Borgata, which has 2,769 rooms with an average daily rate of $134, has an occupancy of 86 percent, according to a Boyd Gaming filing with the U.S. Securities and Exchange Commission on March 7. It employed 6,196 people as of Dec. 31 and has $831.7 million of debt.
Both Revel and Borgata “are competing for the same high-end customer,” said Michael Paladino, an analyst at Fitch Ratings in New York.
Borgata’s $393.5 million of 9.875 percent bonds due in August 2018 have declined 2 cents this month to 93 cents on the dollar as of 1:59 p.m. today in New York, according to Trace, the bond-price reporting system of the Financial Industry Regulatory Authority. The average price of casino debt rose 0.2 cent during the period to 99.45 cents on the dollar, according to Bank of America Merrill Lynch’s U.S. high-yield gaming index.
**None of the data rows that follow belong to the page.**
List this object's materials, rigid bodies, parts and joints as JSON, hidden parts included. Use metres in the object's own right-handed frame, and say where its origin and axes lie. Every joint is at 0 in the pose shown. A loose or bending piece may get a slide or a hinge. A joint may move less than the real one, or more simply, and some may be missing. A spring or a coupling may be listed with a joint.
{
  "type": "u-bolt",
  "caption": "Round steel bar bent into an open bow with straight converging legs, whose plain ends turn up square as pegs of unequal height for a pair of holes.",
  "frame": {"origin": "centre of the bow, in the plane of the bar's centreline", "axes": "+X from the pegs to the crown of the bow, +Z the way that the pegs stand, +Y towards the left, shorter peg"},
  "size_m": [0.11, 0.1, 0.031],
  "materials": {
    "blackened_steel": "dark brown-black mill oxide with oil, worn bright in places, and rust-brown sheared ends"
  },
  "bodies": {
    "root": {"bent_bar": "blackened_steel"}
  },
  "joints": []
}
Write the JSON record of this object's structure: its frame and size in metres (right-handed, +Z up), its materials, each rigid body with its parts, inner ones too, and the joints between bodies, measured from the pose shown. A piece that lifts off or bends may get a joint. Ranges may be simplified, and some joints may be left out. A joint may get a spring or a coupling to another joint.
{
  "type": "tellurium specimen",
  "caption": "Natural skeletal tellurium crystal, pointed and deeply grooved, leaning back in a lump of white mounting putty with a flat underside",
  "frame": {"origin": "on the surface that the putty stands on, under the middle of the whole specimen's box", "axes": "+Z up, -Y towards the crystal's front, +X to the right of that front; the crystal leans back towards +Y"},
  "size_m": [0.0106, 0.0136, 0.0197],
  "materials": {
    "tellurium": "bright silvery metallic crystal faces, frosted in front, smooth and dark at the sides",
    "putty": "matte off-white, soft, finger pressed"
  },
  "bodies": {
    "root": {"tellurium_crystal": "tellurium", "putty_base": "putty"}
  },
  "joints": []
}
Borgata has been preparing for a more competitive landscape by remodeling hotel rooms and “shoring up” marketing, Keith Smith, chief executive officer of Boyd Gaming said in a Feb. 21 conference call with analysts and investors.
‘Room for Them’
“Borgata’s high-quality amenities will continue to be key drivers of success for our business,” Smith said in an e-mailed statement yesterday. “If others go in the same direction, we believe there is room for them in the market.”
While MGM Resorts owns a 50 percent interest in Borgata, it needs to sell its stake by next March as a result of a New Jersey Division of Gaming Enforcement investigation, according to a Feb. 29 company filing. If it fails to do so, a trustee will sell the property within the following 12 months.
The Las Vegas-based casino operator is currently in discussions with potential buyers for the Borgata investment, which it values at about $250 million, the filing said.
While there is always some overlap between customers in any market, Revel will be looking for “a slightly different customer” than Borgata, one “that can stay for several nights,” said Joseph Jaffoni, a spokesman for the company.
“It’s a different kind of property than anything else that’s there right now,” he said. The venue is “not solely thought of as a place to go and wager.”